- Born: 15 November 1990 (age 35) Osaka Prefecture, Japan
- Other name: もこう
- Education: Nara Sangyo University
- Occupations: YouTuber; streamer; voice actor; singer; tarento;
- Years active: 2009–present
- Height: 164 cm (5 ft 5 in)

YouTube information
- Channel: もこうの実況;
- Years active: 2013–present
- Genre: Let's Play
- Subscribers: 1.60 million
- Views: 1.81 billion

= Mokō =

Japanese YouTuber and Streamer (born 1990)

Yutaka Baba (馬場 豊, Baba Yutaka), also known as Mokō (もこう) is a Japanese streamer, YouTuber, voice actor, singer and former professional gamer. He posts Let's Play videos on YouTube and Niconico, and perform as a tarento on video game-related programs. He uses the real name when acting as a voice actor.

== Biography ==
Mokō was born on 15 November 1990 in Osaka Prefecture where he graduated from Nara Sangyo University.

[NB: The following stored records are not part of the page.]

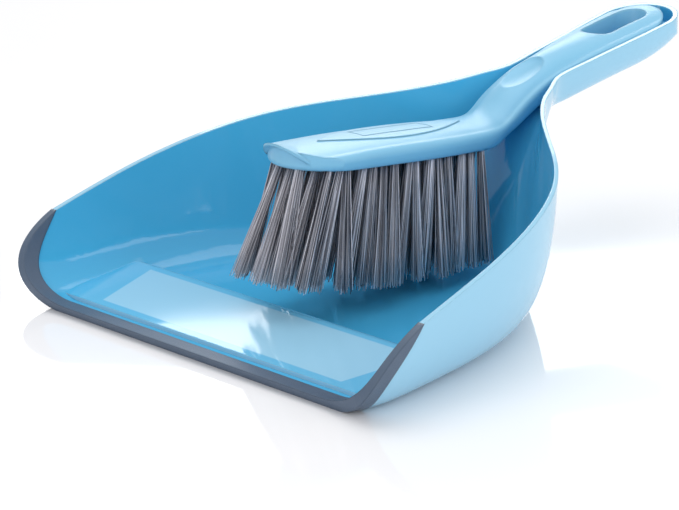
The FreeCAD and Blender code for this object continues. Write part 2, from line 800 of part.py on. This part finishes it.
plain = stock_loft("stock", 0.0)
raised = stock_loft("stock_raised", size("panel_rise"))
head_body = boolean("Common", "head_body", plain, head_plan())
shaft_body = boolean("Common", "shaft_body", plain, shaft_plan())
full = gather("MultiFuse", "stock_full", [head_body, shaft_body, visor(), lens_panel(raised)])
slotted = boolean("Cut", "stock_slotted", full, hanging_slot())
thumbed = boolean("Cut", "stock_thumbed", slotted, thumb_recess())
framed = boolean("Cut", "stock_framed", thumbed, frame_groove())
brush_stock = boolean("Cut", "brush_stock", framed, gather("Compound", "all_holes", holes))
brush_stock.Label = "brush_stock"
brush_stock.Placement = stored


# ---------------------------------------------------------------- tufts and anchors

rear_underside = brush_height - (head_end - size("last_column")) * math.sin(pitch)
shortest = rear_underside - wall - size("tip_gap")


def tuft_length(column):
    """Free length of a column's tufts: the ends of the head are trimmed a little shorter."""
    share = column / (COLUMNS - 1)
    return shortest + END_TRIM * (1 - (2 * share - 1) ** 2)


def tuft(column, row):
    """A root cylinder in the hole and a spreading bundle below it."""
    foot, turn = tuft_axis(column, row)
    inside = hole_depth - size("anchor_height")
    root_place = FreeCAD.Placement(foot - turn.multVec(Vector(0, 0, inside)), turn)
    root = primitive("Cylinder", f"root_{column:02d}_{row}", root_place,
                     Radius="sizes.hole_radius - sizes.tuft_gap")
    root.Height = inside
    bundle = primitive("Cone", f"bundle_{column:02d}_{row}", FreeCAD.Placement(foot, turn),
                       Radius1="sizes.hole_radius - sizes.tuft_gap",
                       Radius2="sizes.hole_radius + sizes.tuft_spread")
    bundle.Height = tuft_length(column)
    return gather("MultiFuse", f"tuft_{column:02d}_{row}", [root, bundle])


def anchor(column, row):
    """A flat loop of wire across the bottom of a hole."""
    foot, turn = tuft_axis(column, row)
    half = size("hole_radius") - size("anchor_gap")
    corner = Vector(-half, -size("anchor_wire") / 2, -hole_depth)
    placement = FreeCAD.Placement(foot + turn.multVec(corner), turn)
    return primitive("Box", f"anchor_{column:02d}_{row}", placement,
                     Length="2 * (sizes.hole_radius - sizes.anchor_gap)",
                     Width="sizes.anchor_wire", Height="sizes.anchor_height")


nodes = [pan_shell, rubber_lip, brush_stock]
for column in range(COLUMNS):
    for kind, make in (("tuft", tuft), ("anchor", anchor)):
        solids = [make(column, row) for row in rows_in(column)]
        group = gather("Compound", f"{kind}_column_{column + 1:02d}", solids)
        group.Label = f"{kind}_column_{column + 1:02d}"
        group.Placement = stored
        nodes.append(group)


# ---------------------------------------------------------------- checks and files

doc.recompute()
for obj in doc.Objects:
    if "Invalid" in obj.State or "Error" in obj.State:
        raise RuntimeError(f"{obj.Label} failed: {obj.State}")
for node in nodes:
    if node.Shape.isNull() or not node.Shape.isValid() or not node.Shape.Solids:
        raise RuntimeError(f"{node.Label} has no valid solid")

os.makedirs("parts", exist_ok=True)
for node in nodes:
    node.Shape.exportStep(os.path.join("parts", f"{node.Label}.step"))
    box = node.Shape.BoundBox
    print(f"{node.Label}: {len(node.Shape.Solids)} solids, {node.Shape.Volume:.0f} mm3, "
          f"x {box.XMin:.1f}..{box.XMax:.1f} y {box.YMin:.1f}..{box.YMax:.1f} "
          f"z {box.ZMin:.1f}..{box.ZMax:.1f}")
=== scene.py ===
import math
import random

import bmesh
import bpy
from mathutils import Matrix, Quaternion, Vector


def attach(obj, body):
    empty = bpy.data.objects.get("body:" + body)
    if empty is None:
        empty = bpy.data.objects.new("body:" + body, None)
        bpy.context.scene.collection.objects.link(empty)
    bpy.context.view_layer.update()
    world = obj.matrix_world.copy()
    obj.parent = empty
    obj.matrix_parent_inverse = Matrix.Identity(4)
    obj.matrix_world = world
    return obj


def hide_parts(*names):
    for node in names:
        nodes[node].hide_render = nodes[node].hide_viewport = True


# Dust pan and brush, in metres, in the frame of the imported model:
# +Z up, the pan's mouth faces -Y, the handles point to +Y, X = 0 is the plane of symmetry.

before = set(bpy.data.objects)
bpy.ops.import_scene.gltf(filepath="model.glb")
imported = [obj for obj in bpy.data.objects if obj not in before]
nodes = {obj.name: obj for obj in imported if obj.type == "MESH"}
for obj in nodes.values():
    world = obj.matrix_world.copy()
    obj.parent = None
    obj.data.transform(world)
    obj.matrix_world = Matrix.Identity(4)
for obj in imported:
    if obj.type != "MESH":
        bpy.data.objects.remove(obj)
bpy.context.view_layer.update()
MM = 0.001
bpy.context.scene.view_settings.view_transform = "Standard"

# ---------------------------------------------------------------- camera

AIM = Vector((0.0099, -0.0753, 0.0289))
DISTANCE = 1.05
AZIMUTH = math.radians(46.22)        # 0 looks along +Y, positive turns the view towards -X
ELEVATION = math.radians(17.54)
ROLL = math.radians(-1.17)
LENS = 127.8
SENSOR = 36.0


def add_camera():
    data = bpy.data.cameras.new("camera")
    data.lens = LENS
    data.sensor_width = SENSOR
    camera = bpy.data.objects.new("camera", data)
    forward = Vector((
        -math.sin(AZIMUTH) * math.cos(ELEVATION),
        math.cos(AZIMUTH) * math.cos(ELEVATION),
        -math.sin(ELEVATION),
    ))
    turn = forward.to_track_quat("-Z", "Y") @ Quaternion((0, 0, 1), ROLL)
    camera.matrix_world = Matrix.Translation(AIM - DISTANCE * forward) @ turn.to_matrix().to_4x4()
    bpy.context.scene.collection.objects.link(camera)
    bpy.context.scene.camera = camera


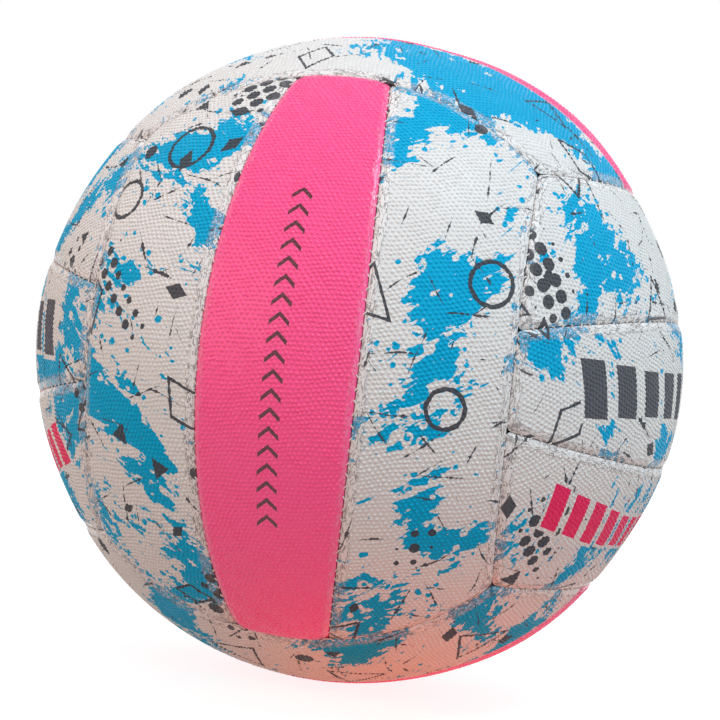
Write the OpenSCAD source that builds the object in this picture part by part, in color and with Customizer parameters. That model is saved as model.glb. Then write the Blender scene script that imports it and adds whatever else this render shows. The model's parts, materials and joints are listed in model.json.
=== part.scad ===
// Netball: an inflated ball with a cover of 18 stitched panels, three strips on each of six faces.
// The origin is the ball's centre and +Z is up. The front face looks along -Y, and the valve is in
// the middle of the back face, at +Y. The strips run along Z on the front and back faces, along X
// on the top and bottom faces, and along Y on the left and right faces. Lengths are in millimetres.

/* [Ball] */
// Circumference of the inflated ball
ball_circumference = 700; // [620:1:780]

/* [Panel layout] */
// Angle at the ball's centre from the middle of a face to the long seams of its centre panel
strip_angle = 12.7; // [10:0.1:16]
// Tilt of the seam circles between two faces, which makes each face wider at its ends
face_tilt = 5.6; // [2:0.1:8]

/* [Cover panels] */
// Thickness of the pimpled cover
cover_wall = 1.5; // [1.2:0.1:2.2]
// Gap between the edges of two panels that are stitched together
seam_gap = 0.3; // [0.2:0.05:0.5]
// Distance from the seam at which a panel starts to round down into the groove
roll_width = 2.4; // [1.8:0.1:3.4]
// Depth of a panel's edge below the ball's surface
roll_depth = 0.8; // [0.5:0.05:1]

/* [Linings] */
// Thickness of the woven lining under each panel
lining_wall = 1.2; // [1:0.1:2]
// Width of the channel between two linings, where the seam's thread lies
thread_channel = 1.8; // [1.4:0.1:2.6]
// Thickness of the glue between two layers
glue_line = 0.05; // [0.03:0.01:0.1]

/* [Seam thread] */
// Diameter of the waxed thread
thread_d = 0.8; // [0.5:0.05:0.95]
// Distance from the end of a thread to the seam or corner where it stops
thread_stop = 1.3; // [1.1:0.1:2]

/* [Bladder] */
// Thickness of the bladder
bladder_wall = 0.8; // [0.5:0.05:1.5]

/* [Valve] */
// Diameter of the valve's stem
stem_d = 8; // [7:0.1:10]
// Length of the stem
stem_length = 17; // [15:0.5:22]
// Depth of the stem's face below the ball's surface
stem_recess = 0.3; // [0.1:0.05:0.6]
// Clearance round the stem in the cover and the lining
stem_clearance = 0.15; // [0.05:0.05:0.3]
// Diameter of the flange that is bonded inside the bladder
flange_d = 24; // [18:0.5:30]
// Thickness of the flange
flange_wall = 1.2; // [0.8:0.1:2]
// Diameter of the patch round the stem, between bladder and lining
patch_d = 32; // [24:0.5:36]
// Thickness of the patch
patch_wall = 0.4; // [0.2:0.05:0.5]

/* [Valve plug] */
// Diameter of the plug's head
plug_head_d = 5.6; // [5:0.1:6.2]
// Thickness of the plug's head
plug_head_wall = 1.4; // [1:0.1:2]
// Diameter of the plug's shank
plug_d = 4; // [3.4:0.1:4.6]
// Length of the plug with its head
plug_length = 14; // [12.5:0.5:14.5]
// Clearance round the plug in the stem
plug_clearance = 0.05; // [0.02:0.01:0.1]
// Diameter of the hole for the inflation needle
needle_d = 2; // [1.6:0.1:2.4]
// Depth of the needle's hole from the plug's face
needle_depth = 9; // [7:0.5:10.5]
// Diameter of the cone that guides the needle in
guide_d = 3.2; // [2.8:0.1:4]
// Depth of that cone
guide_depth = 0.8; // [0.5:0.1:1.2]
// Width of the slit that closes behind the needle
slit_width = 0.1; // [0.05:0.01:0.2]
// Length of the slit across the plug
slit_length = 2.6; // [2:0.1:3]

/* [Hidden] */
$fn = 180;

// Overrun of every cut past the surface that it opens
overrun = 2;

// Radii of the layers, from the outside in
ball_r = ball_circumference / (2 * PI);
cover_inner_r = ball_r - cover_wall;
lining_outer_r = cover_inner_r - glue_line;
lining_inner_r = lining_outer_r - lining_wall;
bladder_outer_r = lining_inner_r - glue_line;
bladder_inner_r = bladder_outer_r - bladder_wall;

// Height to which the blocks and cones that cut a strip out of a shell reach, and the height at
// which a block starts, clear of the cones' tips
reach = ball_r + 2 * overrun;
block_base_share = 0.4;
block_base = block_base_share * ball_r;
// Angle from the middle of a face to the far wall of a side strip's block, past the corners
block_side = 50;

// A seam lies on a circle of the ball, which a cone from the ball's centre cuts out. This is the
// half angle of a cone between two faces, which passes through the corners where three faces meet.
corner_share = 1 / sqrt(3);
face_cone = acos(corner_share * (cos(face_tilt) - sin(face_tilt)));
// A long seam inside a face is a great circle, so its cone is flat.
strip_cone = 90;

// A panel rounds down along an arc from the ball's surface to its own edge. The arc leaves the
// surface at this angle and turns down steadily.
roll_start = 6;
roll_run = roll_width - seam_gap / 2;
roll_chord = sqrt(roll_run * roll_run + roll_depth * roll_depth);
roll_turn = atan(roll_depth / roll_run) - roll_start;
roll_r = roll_chord / (2 * sin(roll_turn));
roll_centre = [ball_r - roll_r * cos(roll_start), roll_width + roll_r * sin(roll_start)];
// The cutter reaches a little deeper and wider than the groove.
groove_depth_share = 1.3;
groove_width_share = 1.25;

// A thread lies against the cover, in the channel between two linings. Half the angle of its arc
// is measured about the seam circle's axis, from the middle of the seam.
thread_r = cover_inner_r - glue_line - thread_d / 2;
corner_turn = asin(corner_share / sin(face_cone));
edge_thread_turn = corner_turn - arc_angle(thread_stop, thread_r * sin(face_cone));
strip_end = strip_end_angle(strip_angle);
strip_thread_turn = strip_end - arc_angle(thread_stop, thread_r);

// The stem's face and the ends of the valve's pieces, as heights above the ball's centre
stem_face = ball_r - stem_recess;
stem_end = stem_face - stem_length;
plug_end = stem_face - plug_length;
needle_end = stem_face - needle_depth;
patch_outer_r = bladder_outer_r + glue_line + patch_wall;
flange_outer_r = bladder_inner_r - glue_line;

pink = [0.96, 0.29, 0.52];
white = [0.90, 0.91, 0.91];
cloth = [0.85, 0.82, 0.74];
thread_white = [0.93, 0.90, 0.88];
black = [0.10, 0.10, 0.11];
dark = [0.20, 0.20, 0.21];

// Each face has a name, the turn from its own frame, in which it looks along +Z with its strips
// along Y, its neighbours on the -X and +X sides of that frame, and its centre panel's colour.
faces = [
    ["front", [90, 0, 0], ["left", "right"], pink],
    ["back", [90, 0, 180], ["right", "left"], pink],
    ["top", [0, 0, -90], ["back", "front"], pink],
    ["bottom", [180, 0, 90], ["front", "back"], pink],
    ["left", [0, -90, 0], ["bottom", "top"], white],
    ["right", [0, 90, 0], ["top", "bottom"], white]
];
valve_face = faces[1];

// Names of the pieces of one face: strip is -1, 0 or 1 from -X to +X in the face's own frame
function strip_name(face, strip) =
    str(face[0], "_", strip == 0 ? "centre" : face[2][(strip + 1) / 2]);
function panel_name(face, strip) = str(strip_name(face, strip), "_panel");
function lining_name(face, strip) = str(strip_name(face, strip), "_lining");
function edge_thread_name(face, side) = str(strip_name(face, side), "_thread");
function strip_threads_name(face) = str(face[0], "_strip_threads");

// Angle of an arc of a given length
function arc_angle(length, radius) = length / radius * 180 / PI;

// Angle along a face, from its middle to where a great circle that leans by lean about the strips'
// direction meets the seam at the face's end: the point where a*cos(u) - b*sin(u) = cos(face_cone)
function strip_end_angle(lean) =
    let (
        a = cos(face_tilt) * cos(lean),
        b = sin(face_tilt)
    )
    acos(cos(face_cone) / norm([a, b])) - atan(b / a);

// Turns a face's own frame to the face's place on the ball
module on_face(face) {
    rotate(face[1]) children();
}

// Turns +Z to the axis of a seam circle along a long side, where lean is the angle past square
module about_long_seam(side, lean) {
    rotate([0, side * (90 + lean), 0]) children();
}

// Turns +Z to the axis of the seam circle at one end of a face
module about_end_seam(end) {
    rotate([end * face_tilt, 0, 0]) children();
}

module shell(outer_r, inner_r) {
    difference() {
        sphere(outer_r);
        sphere(inner_r);
    }
}

// The inside of a face cone, with its wall moved inwards by inset, or outwards where it is negative
module cone_inside(inset) {
    translate([0, 0, inset / sin(face_cone)])
        cylinder(h = reach, r1 = 0, r2 = reach * tan(face_cone));
}

// A wall of a block, from its base to its top: it leans by lean from the middle of the face and is
// moved across the face by shift
function block_wall(side, lean, shift) = [
    for (height = [block_base, reach]) [side * (height * tan(lean) + shift), height]
];
function backwards(points) = [for (i = [len(points) - 1 : -1 : 0]) points[i]];

// The block that holds one strip, with its walls at the long seams inside the face moved inwards
// by inset. A side strip's far wall stands clear of the panel.
module strip_block(strip, inset) {
    shift = inset / cos(strip_angle);
    near = strip == 0 ? block_wall(1, strip_angle, -shift) : block_wall(strip, strip_angle, shift);
    far = strip == 0 ? block_wall(-1, strip_angle, -shift) : block_wall(strip, block_side, 0);
    rotate([90, 0, 0])
        linear_extrude(height = 2 * reach, center = true)
            polygon(concat(near, backwards(far)));
}

// The part of a shell that one strip covers, with its edges held back from the seams by inset
module strip_of_shell(strip, outer_r, inner_r, inset) {
    difference() {
        intersection() {
            strip_block(strip, inset);
            about_end_seam(1) cone_inside(inset);
            about_end_seam(-1) cone_inside(inset);
            sphere(outer_r);
        }
        if (strip != 0) about_long_seam(strip, face_tilt) cone_inside(-inset);
        sphere(inner_r);
    }
}

// The ring that rounds the panel edges down along a seam circle
module seam_groove(half_angle) {
    rotate_extrude()
        rotate(90 - half_angle)
            difference() {
                translate([ball_r - groove_depth_share * roll_depth, -groove_width_share * roll_width])
                    square([groove_depth_share * roll_depth + overrun, 2 * groove_width_share * roll_width]);
                translate(roll_centre) circle(roll_r);
                mirror([0, 1]) translate(roll_centre) circle(roll_r);
            }
}

// A hole through the layers above the bladder for the valve's stem
module stem_hole(clearance) {
    cylinder(h = reach, d = stem_d + 2 * clearance);
}

// One pimpled cover panel
module cover_panel(face, strip) {
    color(strip == 0 ? face[3] : white)
        on_face(face)
            difference() {
                strip_of_shell(strip, ball_r, cover_inner_r, seam_gap / 2);
                for (end = [-1, 1]) about_end_seam(end) seam_groove(face_cone);
                if (strip == 0) {
                    for (side = [-1, 1]) about_long_seam(side, strip_angle) seam_groove(strip_cone);
                } else {
                    about_long_seam(strip, strip_angle) seam_groove(strip_cone);
                    about_long_seam(strip, face_tilt) seam_groove(face_cone);
                }
                if (face == valve_face && strip == 0) stem_hole(stem_clearance);
            }
}

// The woven lining that is glued under one panel, with a seat for the valve's patch
module panel_lining(face, strip) {
    color(cloth)
        on_face(face)
            difference() {
                strip_of_shell(strip, lining_outer_r, lining_inner_r, thread_channel / 2);
                if (face == valve_face && strip == 0) {
                    stem_hole(stem_clearance);
                    intersection() {
                        sphere(patch_outer_r + glue_line);
                        cylinder(h = reach, d = patch_d + 2 * stem_clearance);
                    }
                }
            }
}

// A thread's arc round +Z, centred on the angle middle
module thread_arc(half_angle, middle, turn) {
    rotate([0, 0, middle - turn])
        rotate_extrude(angle = 2 * turn)
            rotate(90 - half_angle)
                translate([thread_r, 0]) circle(d = thread_d);
}

// The middle of a long seam as an angle about the seam circle's axis
function seam_middle(side) = side > 0 ? 180 : 0;

// The thread of the seam between a face and its neighbour on one long side
module edge_thread(face, side) {
    color(thread_white)
        on_face(face)
            about_long_seam(side, face_tilt)
                thread_arc(face_cone, seam_middle(side), edge_thread_turn);
}

// The threads of the two long seams inside a face
module strip_threads(face) {
    color(thread_white)
        on_face(face)
            for (side = [-1, 1])
                about_long_seam(side, strip_angle)
                    thread_arc(strip_cone, seam_middle(side), strip_thread_turn);
}

// The airtight bladder, with the hole for the stem
module bladder() {
    color(black)
        on_face(valve_face)
            difference() {
                shell(bladder_outer_r, bladder_inner_r);
                stem_hole(glue_line);
            }
}

// The patch that stops the bladder tearing round the stem
module valve_patch() {
    color(dark)
        on_face(valve_face)
            difference() {
                intersection() {
                    shell(patch_outer_r, bladder_outer_r + glue_line);
                    cylinder(h = reach, d = patch_d);
                }
                stem_hole(glue_line);
            }
}

// The stem and its flange, with a stepped hole for the plug
module valve_housing() {
    color(black)
        on_face(valve_face)
            difference() {
                union() {
                    translate([0, 0, stem_end]) cylinder(h = stem_length, d = stem_d);
                    intersection() {
                        shell(flange_outer_r, flange_outer_r - flange_wall);
                        cylinder(h = reach, d = flange_d);
                    }
                }
                translate([0, 0, stem_end - overrun])
                    cylinder(h = stem_length + 2 * overrun, d = plug_d + 2 * plug_clearance);
                translate([0, 0, stem_face - plug_head_wall])
                    cylinder(h = plug_head_wall + overrun, d = plug_head_d + 2 * plug_clearance);
            }
}

// The soft plug that the needle goes through, with the slit that closes behind it
module valve_plug() {
    color(dark)
        on_face(valve_face)
            difference() {
                union() {
                    translate([0, 0, plug_end]) cylinder(h = plug_length, d = plug_d);
                    translate([0, 0, stem_face - plug_head_wall])
                        cylinder(h = plug_head_wall, d = plug_head_d);
                }
                translate([0, 0, needle_end]) cylinder(h = needle_depth + overrun, d = needle_d);
                translate([0, 0, stem_face - guide_depth])
                    cylinder(h = guide_depth, d1 = needle_d, d2 = guide_d);
                translate([-slit_width / 2, -slit_length / 2, plug_end - overrun])
                    cube([slit_width, slit_length, needle_end - plug_end + 2 * overrun]);
            }
}

for (face = faces) {
    for (strip = [-1 : 1]) {
        cover_panel(face, strip);
        panel_lining(face, strip);
    }
    for (side = [-1, 1]) {
        edge_thread(face, side);
    }
    strip_threads(face);
}
bladder();
valve_patch();
valve_housing();
valve_plug();
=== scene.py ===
# A netball: eighteen pimpled cover panels round a bladder, held by stitched seams
import json
import math
from functools import partialmethod
import bpy
import numpy as np
from mathutils import Matrix


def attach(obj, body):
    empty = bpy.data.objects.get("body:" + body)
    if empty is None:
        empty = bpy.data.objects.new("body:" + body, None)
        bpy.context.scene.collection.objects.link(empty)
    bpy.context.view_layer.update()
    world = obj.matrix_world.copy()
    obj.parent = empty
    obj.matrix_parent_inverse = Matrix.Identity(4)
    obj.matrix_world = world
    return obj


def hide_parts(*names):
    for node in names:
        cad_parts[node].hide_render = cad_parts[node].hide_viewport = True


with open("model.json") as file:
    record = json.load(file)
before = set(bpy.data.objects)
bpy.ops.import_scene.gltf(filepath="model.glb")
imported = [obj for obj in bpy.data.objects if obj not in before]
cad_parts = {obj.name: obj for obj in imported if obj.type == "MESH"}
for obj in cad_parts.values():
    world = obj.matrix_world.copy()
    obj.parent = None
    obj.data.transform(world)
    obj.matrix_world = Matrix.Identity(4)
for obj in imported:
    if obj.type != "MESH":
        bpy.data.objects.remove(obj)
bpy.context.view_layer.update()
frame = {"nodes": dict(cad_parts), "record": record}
mm = 0.001
mounts = {mount["name"]: mount for mount in frame["record"]["mounts"]}
ballRadius = -mounts["ball_rest"]["pos_m"][2]  # the ball rests on its lowest point


def unit(vectors):
    return vectors / np.linalg.norm(vectors, axis=-1, keepdims=True)


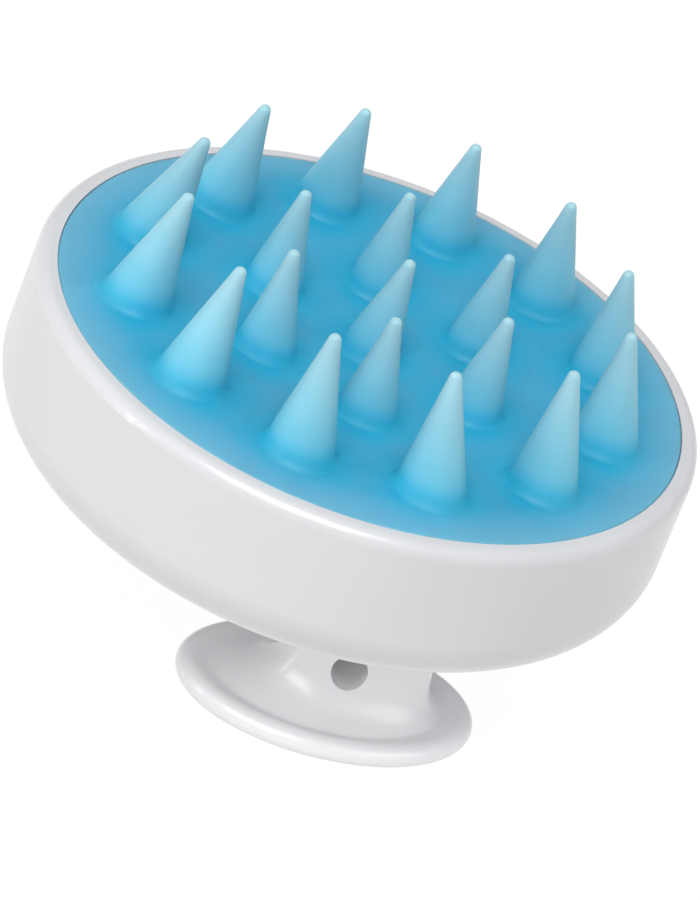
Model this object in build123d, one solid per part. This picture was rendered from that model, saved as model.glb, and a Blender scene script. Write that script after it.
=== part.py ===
"""Hand-held scalp massager brush: a round head with a soft bristle pad, on an oval finger-grip handle.

Millimetres, +Z up. The brush stands on its handle with the bristles up. The origin is on the axis of
the round head, at the level of the handle's flat foot. The handle's long side runs along X.
"""
from build123d import *
from math import asin, cos, log, pi, radians, sin, sqrt
import os

# ---------------------------------------------------------------- driving dimensions
HEAD_R = 42.5               # widest radius of the head, just above its rounded back edge
RIM_R = 42.0                # outer radius at the rim: the wall has a little draft
RIM_Z = 56.0                # height of the rim above the foot
WALL_DEPTH = 13.5           # straight stretch of the wall below the rim
EDGE_R = 6.9                # main radius of the rounded back edge
EDGE_TURN = 70.0            # degrees that the main radius turns through
BACK_BLEND_R = 30.0         # larger radius that eases the edge into the flat back
RIM_ROUND = 1.4             # rounding of the rim's outer corner
POCKET_R = 39.65            # inner radius of the head's pocket
FLOOR_T = 2.4               # thickness of the head's floor
INNER_EDGE_R = 4.8          # inner radius between the wall and the floor

PAD_R = 39.5                # radius of the soft pad
PAD_T = 1.8                 # thickness of the pad
PAD_LIP_T = 1.2             # thickness of the lip that hooks under the plate
PAD_LIP_R = 35.5            # inner radius of that lip
PAD_EDGE_ROUND = 0.5        # rounding of the pad's visible edge
DISH_DEPTH = 2.2            # how far the middle of the pad lies below its edge
DISH_R = 31.0               # radius where the dish reaches the flat border
PAD_TURN = 7.6              # degrees by which the bristle pattern is turned from the handle's long side

BRISTLE_TIP_R = 0.75        # radius of a bristle's rounded tip
BRISTLE_BURY = 0.8          # how far a bristle's cone reaches into the pad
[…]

On 2004, when Mokō was in the first-grade of junior high school, he was hospitalized for ulcerative colitis. On 2005, Mokō was left the hospital and attended the school, but he couldn't accustomed to the already formed circle of friends, so he left the classroom immediately after introducing himself and was truancy from the day. Mokō said that when he was truancy, he spent most of the time playing with Puyo Puyo and watching the Internet. Around this time, Mokō was active on the hikky (hikikomori) board on 2channel as "Tomoaki" (智明). Also, it is recorded that Mokō was live streaming on FC2 Net Radio, and the videos is released charges fees on Mokō Channel.

On 2006, Mokō graduated from junior high school and entered upper secondary school correspondence education.

On 25 May 2009, when Mokō was in the first-grade of the university, he posted "Lecture on How to Hunting Strong Pokémon" (厨ポケ狩り講座, Chū Poke Gari Kōza) (Let's Play video of Pokémon Battle Revolution) as his first video as the name of Mokō on Niconico. By September 2010, he had posted fifty-five videos of the series, and he became a popular contributor with his frank words and actions.

In March 2013, Mokō graduated from the university. After graduating Mokō began to work as a systems engineer.

On 17 August 2013, Mokō opened his owned YouTube channel.

On 1 August 2015, Mokō retired from the systems engineer.

Mokō made his debut as a voice actor in the role of Savage in "MagicalStone", an online puzzle video game released in March 2016. In June 2017, Mokō made his debut as a voice actor under the name of Yutaka Baba in "Sengoku Genbu", a mobile game for the smartphone.

In the document written by the Ministry of Internal Affairs and Communications in March 2018, Mokō was mentioned as "a famous streamer from Niconico". On 17 April, Mokō was elected as one of the first eleven professional gamer of Puyo Puyo licensed by the Japan esports Union. However, Mokō calls himself "streamer" and "game streamer", because he is thinking that he is not a big wheel of a video game but a professional streamer.

On 10 August 2020, Mokō performed in the seminar planned by students "New Age of Medical Treatment and Video Games" at Tohoku University. Mokō expressed his own opinion about the future of medical treatment and video games on the live streaming on YouTube from his position that he is active as a professional gamer and a popular streamer, even though he is a patient with ulcerative colitis.

As of 2022, Mokō has retired from a professional gamer of Puyo Puyo.